I’d like to think HN had a small role in making Zoom blink and “clarify” that open ended rights to do what they wanted somehow isn’t what the original text said or intended.

But the reality is this wording could come back in another form. Lawyers will lawyer.

Still the world gets better at learning to read terms of services together and that’s magical.


> Still the world gets better at learning to read terms of services together and that’s magical.

Does it though? I think it's more along the lines that the amount of reading of ToS is the same/similar as it has always been. It's just now that when someone does actually read them, there's a bigger bullhorn to shout from. It's only then that the internet gets stirred up. It's not like you or I read this ToS to catch this.


Depending on the use case the tos gets read in my world, but in no way the majority of the time or as often as it should be.

Your comment though made me realize that LLMs can probably help with understanding ToS’


I really feel like this is one of those responses where the person wants to sound cool even though they really aren't. To me, it reads "I have a girlfriend, but she lives in Canada" kind of comment.
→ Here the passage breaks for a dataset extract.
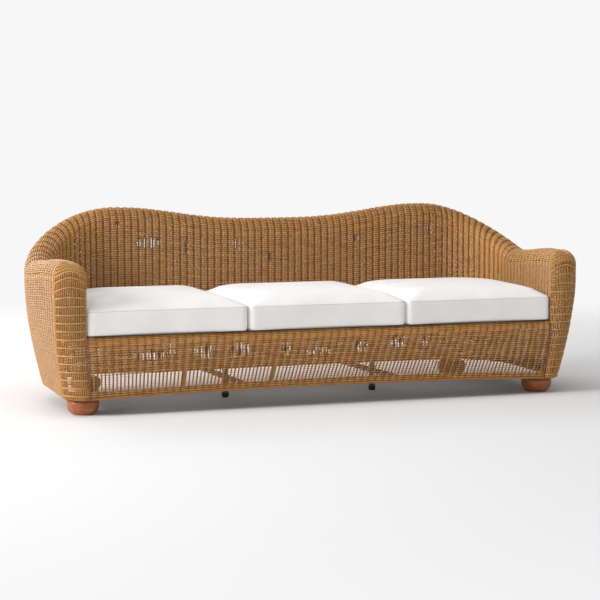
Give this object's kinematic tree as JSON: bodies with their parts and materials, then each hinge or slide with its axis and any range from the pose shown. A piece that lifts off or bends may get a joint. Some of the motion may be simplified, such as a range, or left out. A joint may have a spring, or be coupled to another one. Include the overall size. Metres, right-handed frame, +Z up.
{
  "type": "rattan garden sofa",
  "caption": "Woven rattan garden sofa with a rolled camel back and arms, turned bun feet and loose white seat cushions.",
  "frame": {"origin": "middle of the footprint at floor level", "axes": "+X along the seat to the sitter's left, which is the right-hand side from the front, +Y towards the back of the sofa, +Z up"},
  "size_m": [2.43, 0.887, 0.835],
  "materials": {
    "wicker": "matte",
    "frame_paint": "satin",
    "foot_wood": "satin",
    "bolt_zinc": "satin",
    "glide_plastic": "matte",
    "cushion_fabric": "matte"
  },
  "bodies": {
    "sofa_body": {"back_inner_weave": "wicker", "back_outer_weave": "wicker", "back_post_1": "frame_paint", "back_post_2": "frame_paint", "back_post_3": "frame_paint", "base_rail": "frame_paint", "front_apron_weave": "wicker", "front_base_rail": "frame_paint", "front_left_foot": "foot_wood", "front_left_foot_bolt": "bolt_zinc", "front_left_foot_plate": "frame_paint", "front_right_foot": "foot_wood", "front_right_foot_bolt": "bolt_zinc", "front_right_foot_plate": "frame_paint", "front_seat_rail": "frame_paint", "left_arm_front_weave": "wicker", "left_arm_hoop": "frame_paint", "left_arm_post": "frame_paint", "left_centre_leg": "frame_paint", "left_centre_leg_glide": "glide_plastic", "left_corner_post": "frame_paint", "left_front_low_rail": "frame_paint", "left_inner_weave": "wicker", "left_outer_weave": "wicker", "left_rear_low_rail": "frame_paint", "rear_left_foot": "foot_wood", "rear_left_foot_bolt": "bolt_zinc", "rear_left_foot_plate": "frame_paint", "rear_right_foot": "foot_wood", "rear_right_foot_bolt": "bolt_zinc", "rear_right_foot_plate": "frame_paint", "right_arm_front_weave": "wicker", "right_arm_hoop": "frame_paint", "right_arm_post": "frame_paint", "right_centre_leg": "frame_paint", "right_centre_leg_glide": "glide_plastic", "right_corner_post": "frame_paint", "right_front_low_rail": "frame_paint", "right_inner_weave": "wicker", "right_outer_weave": "wicker", "right_rear_low_rail": "frame_paint", "seat_cross_rail_1": "frame_paint", "seat_cross_rail_2": "frame_paint", "seat_cross_rail_3": "frame_paint", "seat_cross_rail_4": "frame_paint", "seat_deck": "wicker", "seat_rail": "frame_paint", "top_rail": "frame_paint"},
    "left_cushion_body": {"left_cushion": "cushion_fabric"},
    "middle_cushion_body": {"middle_cushion": "cushion_fabric"},
    "right_cushion_body": {"right_cushion": "cushion_fabric"}
  },
  "joints": [
    {"name": "left_cushion_lift", "type": "slide", "parent": "sofa_body", "child": "left_cushion_body", "axis": [0, 0, 1], "range_m": [0, 0.52]},
    {"name": "middle_cushion_lift", "type": "slide", "parent": "sofa_body", "child": "middle_cushion_body", "axis": [0, 0, 1], "range_m": [0, 0.52]},
    {"name": "right_cushion_lift", "type": "slide", "parent": "sofa_body", "child": "right_cushion_body", "axis": [0, 0, 1], "range_m": [0, 0.52]}
  ]
}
Maybe you do read the ToS "depending on the use case", but that's such a huge caveat. I have been known to misread things before, like random ToS


People who trust Zoom, also trust Facebook. Jitsi runs highly optimized on a number of great platforms such as https://federated.computer.


As a complete Jitsi newb, I went here, and I'm confused.

https://jitsi.org/downloads/

> If you want to run Jitsi on your own desktop or server, you can download Jitsi Desktop, Jitsi Meet and all Jitsi related projects below.

But I don't see any download links for "Desktop" or "Meet". Is the text on the page just outdated?

Given some more web digging, it seems like that page should (but doesn't) link to the real download page: https://desktop.jitsi.org/Main/Download.html


I mean... everyone else is training their AIs on every scrap of data they can scrounge up from anyplace they can find it, so why would Zoom be different? Are people surprised by this?


Asking anyone in a commercial context to submit to a video conference where their biometric likeness will be collected and analyzed deserves two years in jail.

There is enough open source and working crypto out there to have an encrypted call. People with dignity should not have to be tyrannized by utter stupidity, at least not on this issue.